>> BEGIN Collected material

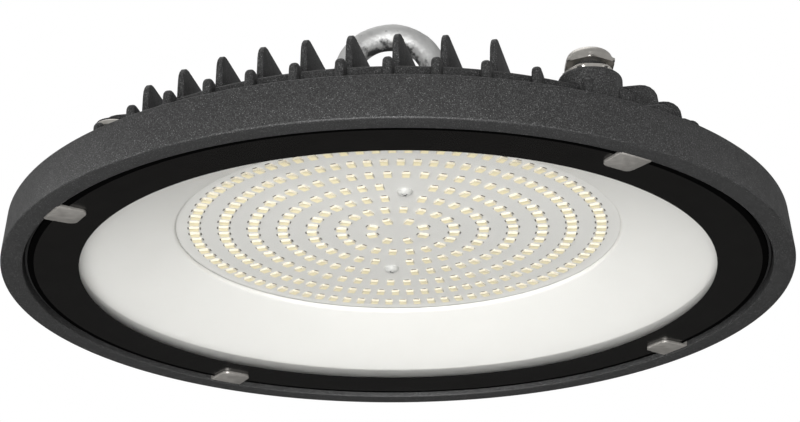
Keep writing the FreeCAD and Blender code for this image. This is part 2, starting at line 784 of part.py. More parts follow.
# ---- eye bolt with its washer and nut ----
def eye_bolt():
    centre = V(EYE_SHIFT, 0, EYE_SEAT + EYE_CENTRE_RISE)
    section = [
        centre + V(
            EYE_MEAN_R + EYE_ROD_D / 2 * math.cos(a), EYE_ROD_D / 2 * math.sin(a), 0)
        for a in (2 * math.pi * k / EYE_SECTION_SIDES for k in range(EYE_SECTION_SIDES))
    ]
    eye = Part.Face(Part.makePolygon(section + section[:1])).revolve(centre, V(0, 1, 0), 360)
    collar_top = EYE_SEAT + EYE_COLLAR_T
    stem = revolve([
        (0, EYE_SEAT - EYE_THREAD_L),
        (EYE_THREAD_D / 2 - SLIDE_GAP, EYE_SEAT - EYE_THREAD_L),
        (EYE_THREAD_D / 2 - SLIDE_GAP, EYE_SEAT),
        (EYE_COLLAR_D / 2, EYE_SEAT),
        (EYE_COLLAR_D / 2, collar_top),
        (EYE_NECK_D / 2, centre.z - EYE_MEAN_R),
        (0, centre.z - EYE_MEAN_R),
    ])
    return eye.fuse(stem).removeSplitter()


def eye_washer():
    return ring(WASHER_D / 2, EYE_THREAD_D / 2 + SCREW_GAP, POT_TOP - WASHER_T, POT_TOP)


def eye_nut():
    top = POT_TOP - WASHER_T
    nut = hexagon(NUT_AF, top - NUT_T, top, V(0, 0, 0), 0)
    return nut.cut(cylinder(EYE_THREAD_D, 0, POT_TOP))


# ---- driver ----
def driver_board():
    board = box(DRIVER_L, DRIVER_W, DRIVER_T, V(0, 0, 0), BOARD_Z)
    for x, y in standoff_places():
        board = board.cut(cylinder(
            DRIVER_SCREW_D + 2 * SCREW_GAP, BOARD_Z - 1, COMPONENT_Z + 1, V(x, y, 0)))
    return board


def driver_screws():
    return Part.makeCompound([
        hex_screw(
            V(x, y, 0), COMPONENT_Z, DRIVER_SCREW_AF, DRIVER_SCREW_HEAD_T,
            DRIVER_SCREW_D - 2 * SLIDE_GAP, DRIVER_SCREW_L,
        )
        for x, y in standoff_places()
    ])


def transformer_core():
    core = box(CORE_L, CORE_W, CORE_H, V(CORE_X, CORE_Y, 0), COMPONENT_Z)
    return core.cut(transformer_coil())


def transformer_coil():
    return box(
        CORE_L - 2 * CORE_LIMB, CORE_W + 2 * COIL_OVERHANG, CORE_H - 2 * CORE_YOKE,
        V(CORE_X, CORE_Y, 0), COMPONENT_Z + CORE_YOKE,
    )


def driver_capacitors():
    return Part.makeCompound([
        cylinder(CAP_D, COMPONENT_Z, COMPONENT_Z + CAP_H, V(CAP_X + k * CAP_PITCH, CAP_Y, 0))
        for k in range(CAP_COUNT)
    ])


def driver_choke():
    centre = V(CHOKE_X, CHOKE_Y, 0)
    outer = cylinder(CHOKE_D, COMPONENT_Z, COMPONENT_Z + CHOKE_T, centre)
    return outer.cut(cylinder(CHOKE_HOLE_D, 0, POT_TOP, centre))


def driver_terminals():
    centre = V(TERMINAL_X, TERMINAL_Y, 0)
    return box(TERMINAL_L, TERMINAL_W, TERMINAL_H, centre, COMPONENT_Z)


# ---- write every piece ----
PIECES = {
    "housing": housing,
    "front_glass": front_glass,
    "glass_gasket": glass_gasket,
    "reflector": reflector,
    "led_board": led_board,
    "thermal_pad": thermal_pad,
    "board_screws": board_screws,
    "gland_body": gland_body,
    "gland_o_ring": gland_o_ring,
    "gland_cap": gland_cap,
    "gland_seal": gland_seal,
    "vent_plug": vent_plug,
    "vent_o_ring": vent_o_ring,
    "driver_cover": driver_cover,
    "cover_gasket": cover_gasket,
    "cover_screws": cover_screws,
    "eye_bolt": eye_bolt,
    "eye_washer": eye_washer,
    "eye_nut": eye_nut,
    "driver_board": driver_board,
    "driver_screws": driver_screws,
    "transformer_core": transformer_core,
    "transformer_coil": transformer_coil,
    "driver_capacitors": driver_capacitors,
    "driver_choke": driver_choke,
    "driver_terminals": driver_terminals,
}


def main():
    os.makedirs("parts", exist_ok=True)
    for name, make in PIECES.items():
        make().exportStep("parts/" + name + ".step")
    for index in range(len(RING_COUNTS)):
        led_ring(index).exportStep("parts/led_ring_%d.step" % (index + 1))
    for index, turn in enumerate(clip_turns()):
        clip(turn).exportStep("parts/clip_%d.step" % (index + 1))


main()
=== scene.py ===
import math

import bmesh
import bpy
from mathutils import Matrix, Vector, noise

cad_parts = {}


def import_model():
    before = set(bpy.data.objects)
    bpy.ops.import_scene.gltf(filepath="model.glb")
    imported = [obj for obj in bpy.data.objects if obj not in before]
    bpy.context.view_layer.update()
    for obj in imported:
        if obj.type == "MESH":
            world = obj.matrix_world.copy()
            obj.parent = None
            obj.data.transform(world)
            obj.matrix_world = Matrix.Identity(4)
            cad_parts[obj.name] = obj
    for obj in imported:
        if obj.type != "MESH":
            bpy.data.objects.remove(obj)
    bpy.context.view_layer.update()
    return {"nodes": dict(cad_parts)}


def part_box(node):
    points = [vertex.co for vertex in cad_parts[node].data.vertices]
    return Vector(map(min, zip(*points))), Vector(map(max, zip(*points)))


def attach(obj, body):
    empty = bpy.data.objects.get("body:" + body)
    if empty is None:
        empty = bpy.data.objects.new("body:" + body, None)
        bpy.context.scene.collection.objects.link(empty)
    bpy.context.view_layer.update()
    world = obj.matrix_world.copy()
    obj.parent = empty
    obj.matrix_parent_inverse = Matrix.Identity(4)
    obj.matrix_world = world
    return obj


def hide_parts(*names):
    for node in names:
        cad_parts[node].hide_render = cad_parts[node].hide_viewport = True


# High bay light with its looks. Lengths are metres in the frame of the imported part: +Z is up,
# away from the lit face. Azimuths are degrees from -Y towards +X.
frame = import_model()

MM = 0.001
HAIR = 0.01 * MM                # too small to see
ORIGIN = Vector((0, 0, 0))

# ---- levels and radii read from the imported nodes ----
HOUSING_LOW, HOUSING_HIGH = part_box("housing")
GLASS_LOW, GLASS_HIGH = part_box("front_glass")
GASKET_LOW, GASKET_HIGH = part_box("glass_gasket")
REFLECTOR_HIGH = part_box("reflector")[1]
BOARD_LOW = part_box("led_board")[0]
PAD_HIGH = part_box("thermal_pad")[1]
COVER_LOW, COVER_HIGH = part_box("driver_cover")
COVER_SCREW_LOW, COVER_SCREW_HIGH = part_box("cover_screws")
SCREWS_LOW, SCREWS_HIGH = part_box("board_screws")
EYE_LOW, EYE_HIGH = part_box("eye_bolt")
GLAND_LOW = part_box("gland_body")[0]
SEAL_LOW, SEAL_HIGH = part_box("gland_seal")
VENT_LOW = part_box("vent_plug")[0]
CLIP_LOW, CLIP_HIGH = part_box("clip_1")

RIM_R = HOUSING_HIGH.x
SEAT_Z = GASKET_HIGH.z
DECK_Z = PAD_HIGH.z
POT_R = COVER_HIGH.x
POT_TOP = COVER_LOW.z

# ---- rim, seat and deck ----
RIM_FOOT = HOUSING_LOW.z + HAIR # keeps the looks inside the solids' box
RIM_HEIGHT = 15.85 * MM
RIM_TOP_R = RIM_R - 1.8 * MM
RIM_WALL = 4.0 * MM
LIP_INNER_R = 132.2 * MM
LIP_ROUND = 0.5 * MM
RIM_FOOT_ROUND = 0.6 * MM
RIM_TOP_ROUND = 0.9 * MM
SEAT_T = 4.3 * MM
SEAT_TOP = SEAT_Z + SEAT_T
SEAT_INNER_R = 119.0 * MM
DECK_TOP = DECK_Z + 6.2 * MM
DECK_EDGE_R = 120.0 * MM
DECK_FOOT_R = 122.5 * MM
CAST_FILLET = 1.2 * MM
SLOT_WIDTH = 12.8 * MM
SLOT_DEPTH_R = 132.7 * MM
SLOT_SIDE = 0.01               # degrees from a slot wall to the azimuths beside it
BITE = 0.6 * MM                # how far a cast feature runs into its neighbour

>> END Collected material

▸ **What you should do**: Extract the lines of the preceding material that run from the line with "for index in" through the line with "# away from", inclusive, reproducing them exactly and adding nothing.

▸ **The reply**:
    for index in range(len(RING_COUNTS)):
        led_ring(index).exportStep("parts/led_ring_%d.step" % (index + 1))
    for index, turn in enumerate(clip_turns()):
        clip(turn).exportStep("parts/clip_%d.step" % (index + 1))


main()
=== scene.py ===
import math

import bmesh
import bpy
from mathutils import Matrix, Vector, noise

cad_parts = {}


def import_model():
    before = set(bpy.data.objects)
    bpy.ops.import_scene.gltf(filepath="model.glb")
    imported = [obj for obj in bpy.data.objects if obj not in before]
    bpy.context.view_layer.update()
    for obj in imported:
        if obj.type == "MESH":
            world = obj.matrix_world.copy()
            obj.parent = None
            obj.data.transform(world)
            obj.matrix_world = Matrix.Identity(4)
            cad_parts[obj.name] = obj
    for obj in imported:
        if obj.type != "MESH":
            bpy.data.objects.remove(obj)
    bpy.context.view_layer.update()
    return {"nodes": dict(cad_parts)}


def part_box(node):
    points = [vertex.co for vertex in cad_parts[node].data.vertices]
    return Vector(map(min, zip(*points))), Vector(map(max, zip(*points)))


def attach(obj, body):
    empty = bpy.data.objects.get("body:" + body)
    if empty is None:
        empty = bpy.data.objects.new("body:" + body, None)
        bpy.context.scene.collection.objects.link(empty)
    bpy.context.view_layer.update()
    world = obj.matrix_world.copy()
    obj.parent = empty
    obj.matrix_parent_inverse = Matrix.Identity(4)
    obj.matrix_world = world
    return obj


def hide_parts(*names):
    for node in names:
        cad_parts[node].hide_render = cad_parts[node].hide_viewport = True


# High bay light with its looks. Lengths are metres in the frame of the imported part: +Z is up,
# away from the lit face. Azimuths are degrees from -Y towards +X.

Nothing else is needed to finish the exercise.